══ Data rows ══
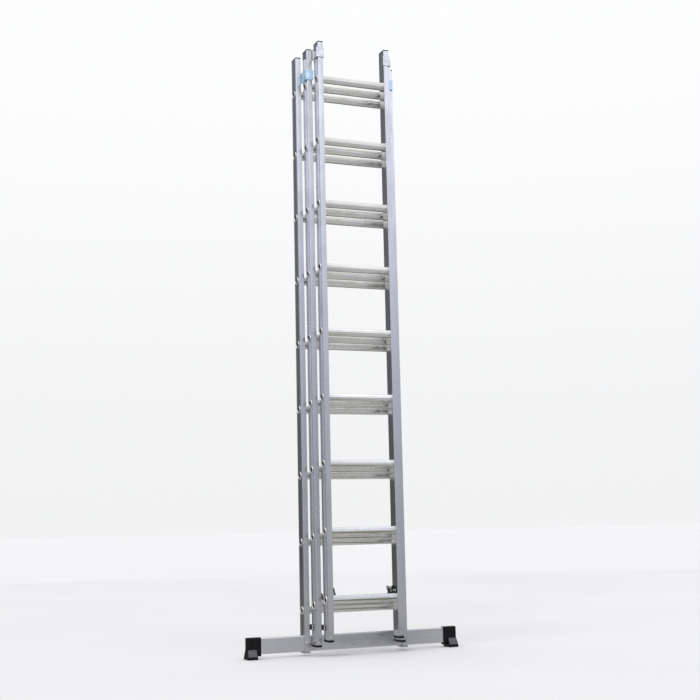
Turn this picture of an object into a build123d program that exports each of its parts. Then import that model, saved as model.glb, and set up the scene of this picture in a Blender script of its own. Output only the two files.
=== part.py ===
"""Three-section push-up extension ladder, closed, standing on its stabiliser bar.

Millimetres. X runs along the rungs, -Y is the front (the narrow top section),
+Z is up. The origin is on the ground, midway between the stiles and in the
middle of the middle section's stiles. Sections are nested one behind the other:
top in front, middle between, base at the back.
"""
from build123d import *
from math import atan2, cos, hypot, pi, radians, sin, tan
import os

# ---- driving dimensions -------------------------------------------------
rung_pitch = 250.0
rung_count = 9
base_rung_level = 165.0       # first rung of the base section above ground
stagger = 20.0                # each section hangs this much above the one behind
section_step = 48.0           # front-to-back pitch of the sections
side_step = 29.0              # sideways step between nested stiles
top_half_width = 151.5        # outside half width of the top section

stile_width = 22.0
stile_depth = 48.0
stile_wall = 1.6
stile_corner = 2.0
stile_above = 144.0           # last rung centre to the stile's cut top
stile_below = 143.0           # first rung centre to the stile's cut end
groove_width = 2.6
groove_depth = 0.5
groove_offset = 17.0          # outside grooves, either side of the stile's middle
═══
══ Data rows ══
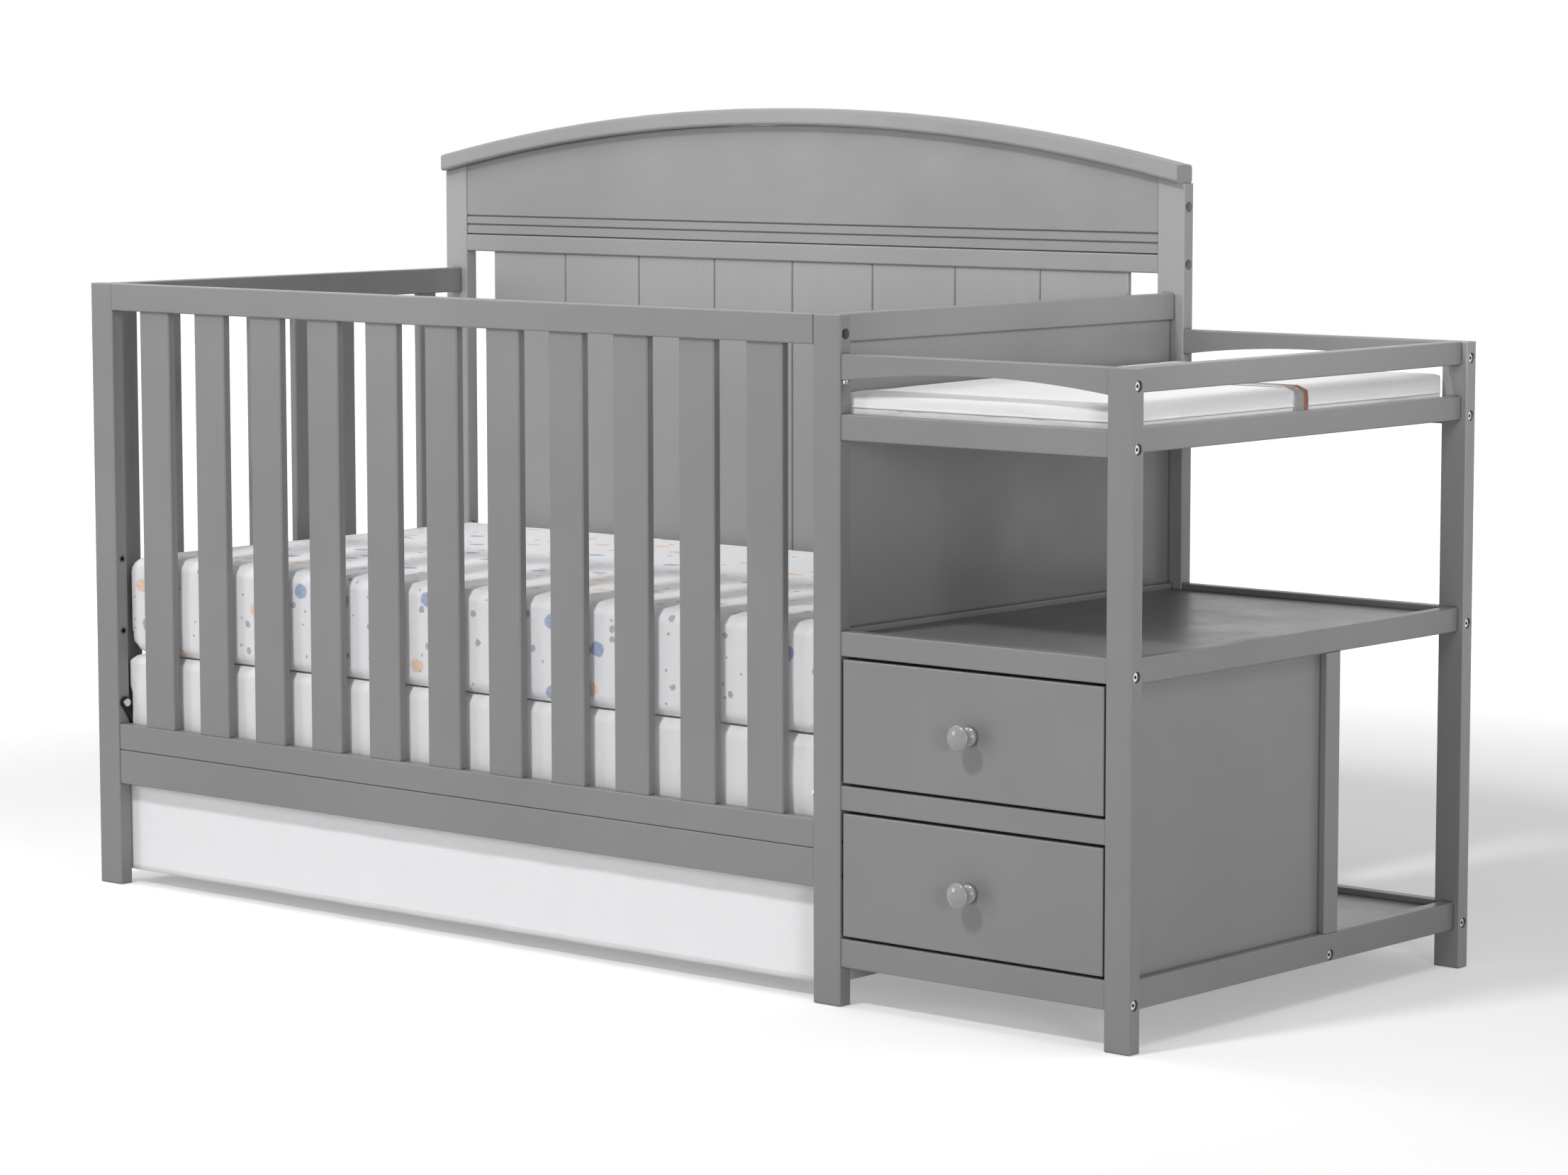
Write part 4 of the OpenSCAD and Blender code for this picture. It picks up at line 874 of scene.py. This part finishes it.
═══
Given instruction »
Look back at the entries above and repeat, unchanged, every line from the line holding "Turn this picture" through the line holding "its stabiliser bar.".

Completed exercise »
Turn this picture of an object into a build123d program that exports each of its parts. Then import that model, saved as model.glb, and set up the scene of this picture in a Blender script of its own. Output only the two files.
=== part.py ===
"""Three-section push-up extension ladder, closed, standing on its stabiliser bar.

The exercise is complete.